"""

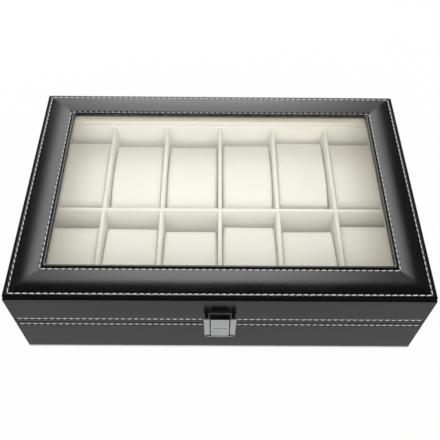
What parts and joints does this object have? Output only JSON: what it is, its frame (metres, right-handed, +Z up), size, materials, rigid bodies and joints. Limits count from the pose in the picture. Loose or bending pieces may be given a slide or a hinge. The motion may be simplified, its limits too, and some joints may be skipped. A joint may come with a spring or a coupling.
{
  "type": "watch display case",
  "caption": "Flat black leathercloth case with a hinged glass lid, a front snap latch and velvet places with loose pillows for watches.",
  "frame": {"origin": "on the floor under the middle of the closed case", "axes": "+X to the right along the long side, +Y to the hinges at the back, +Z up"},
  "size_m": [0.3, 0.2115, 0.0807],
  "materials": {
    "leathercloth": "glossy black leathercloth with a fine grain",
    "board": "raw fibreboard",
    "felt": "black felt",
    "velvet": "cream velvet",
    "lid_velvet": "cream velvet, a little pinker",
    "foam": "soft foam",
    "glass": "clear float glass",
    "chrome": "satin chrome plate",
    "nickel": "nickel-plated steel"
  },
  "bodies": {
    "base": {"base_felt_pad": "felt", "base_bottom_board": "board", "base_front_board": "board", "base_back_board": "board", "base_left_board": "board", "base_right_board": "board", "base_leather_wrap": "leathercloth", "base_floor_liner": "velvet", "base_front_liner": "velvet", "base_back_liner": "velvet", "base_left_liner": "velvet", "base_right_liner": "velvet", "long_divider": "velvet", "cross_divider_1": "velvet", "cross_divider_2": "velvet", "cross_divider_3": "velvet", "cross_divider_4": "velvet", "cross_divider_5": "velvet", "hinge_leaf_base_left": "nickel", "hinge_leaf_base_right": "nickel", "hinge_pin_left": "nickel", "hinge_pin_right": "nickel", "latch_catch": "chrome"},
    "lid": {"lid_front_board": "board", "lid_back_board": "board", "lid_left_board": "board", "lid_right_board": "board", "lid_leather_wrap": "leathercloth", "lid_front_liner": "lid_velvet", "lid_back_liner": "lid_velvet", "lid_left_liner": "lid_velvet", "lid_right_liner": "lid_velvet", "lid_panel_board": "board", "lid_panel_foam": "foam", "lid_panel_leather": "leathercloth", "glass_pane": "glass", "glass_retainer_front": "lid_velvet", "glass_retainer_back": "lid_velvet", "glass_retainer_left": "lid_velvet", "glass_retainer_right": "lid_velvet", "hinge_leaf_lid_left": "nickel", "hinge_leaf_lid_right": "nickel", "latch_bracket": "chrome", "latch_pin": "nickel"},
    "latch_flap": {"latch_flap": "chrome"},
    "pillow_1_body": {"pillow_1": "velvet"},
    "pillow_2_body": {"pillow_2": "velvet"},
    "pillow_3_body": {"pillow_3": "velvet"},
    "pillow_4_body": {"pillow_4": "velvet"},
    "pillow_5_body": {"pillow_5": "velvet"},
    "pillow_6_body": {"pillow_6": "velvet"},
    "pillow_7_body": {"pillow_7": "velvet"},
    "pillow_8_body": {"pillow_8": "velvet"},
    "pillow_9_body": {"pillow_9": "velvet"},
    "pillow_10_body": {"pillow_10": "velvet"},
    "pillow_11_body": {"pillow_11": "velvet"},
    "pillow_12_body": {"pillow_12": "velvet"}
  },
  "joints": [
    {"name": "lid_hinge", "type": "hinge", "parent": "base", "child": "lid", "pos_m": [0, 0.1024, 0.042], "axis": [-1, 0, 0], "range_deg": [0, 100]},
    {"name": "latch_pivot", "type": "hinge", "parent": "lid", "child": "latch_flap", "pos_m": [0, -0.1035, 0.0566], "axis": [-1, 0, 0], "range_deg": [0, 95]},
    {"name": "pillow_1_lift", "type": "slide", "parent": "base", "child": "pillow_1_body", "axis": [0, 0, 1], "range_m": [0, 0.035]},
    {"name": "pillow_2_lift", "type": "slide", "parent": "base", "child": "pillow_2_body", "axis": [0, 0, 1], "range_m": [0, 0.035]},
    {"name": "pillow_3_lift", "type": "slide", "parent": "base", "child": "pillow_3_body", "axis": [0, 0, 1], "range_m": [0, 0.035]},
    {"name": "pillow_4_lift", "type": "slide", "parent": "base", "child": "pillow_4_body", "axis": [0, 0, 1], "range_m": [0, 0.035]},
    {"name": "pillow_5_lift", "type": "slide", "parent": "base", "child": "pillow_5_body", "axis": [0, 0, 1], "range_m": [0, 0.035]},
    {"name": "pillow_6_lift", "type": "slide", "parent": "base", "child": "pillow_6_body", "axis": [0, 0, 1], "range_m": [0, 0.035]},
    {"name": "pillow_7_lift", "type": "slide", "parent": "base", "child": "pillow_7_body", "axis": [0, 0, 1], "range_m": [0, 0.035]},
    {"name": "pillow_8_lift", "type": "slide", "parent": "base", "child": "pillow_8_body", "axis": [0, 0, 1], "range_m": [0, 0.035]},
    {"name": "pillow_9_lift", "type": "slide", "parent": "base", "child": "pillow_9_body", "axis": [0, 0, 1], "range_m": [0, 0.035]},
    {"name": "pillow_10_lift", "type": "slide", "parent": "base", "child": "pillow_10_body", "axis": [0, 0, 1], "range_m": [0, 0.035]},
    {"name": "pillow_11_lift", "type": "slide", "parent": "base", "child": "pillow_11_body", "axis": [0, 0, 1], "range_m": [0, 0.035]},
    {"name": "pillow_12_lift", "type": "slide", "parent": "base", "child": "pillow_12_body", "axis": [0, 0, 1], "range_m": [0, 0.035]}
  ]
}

"""

--- Exercise description ---
Reply with one number only: how many lines of the listing hold "bodies"?

--- The answer ---
2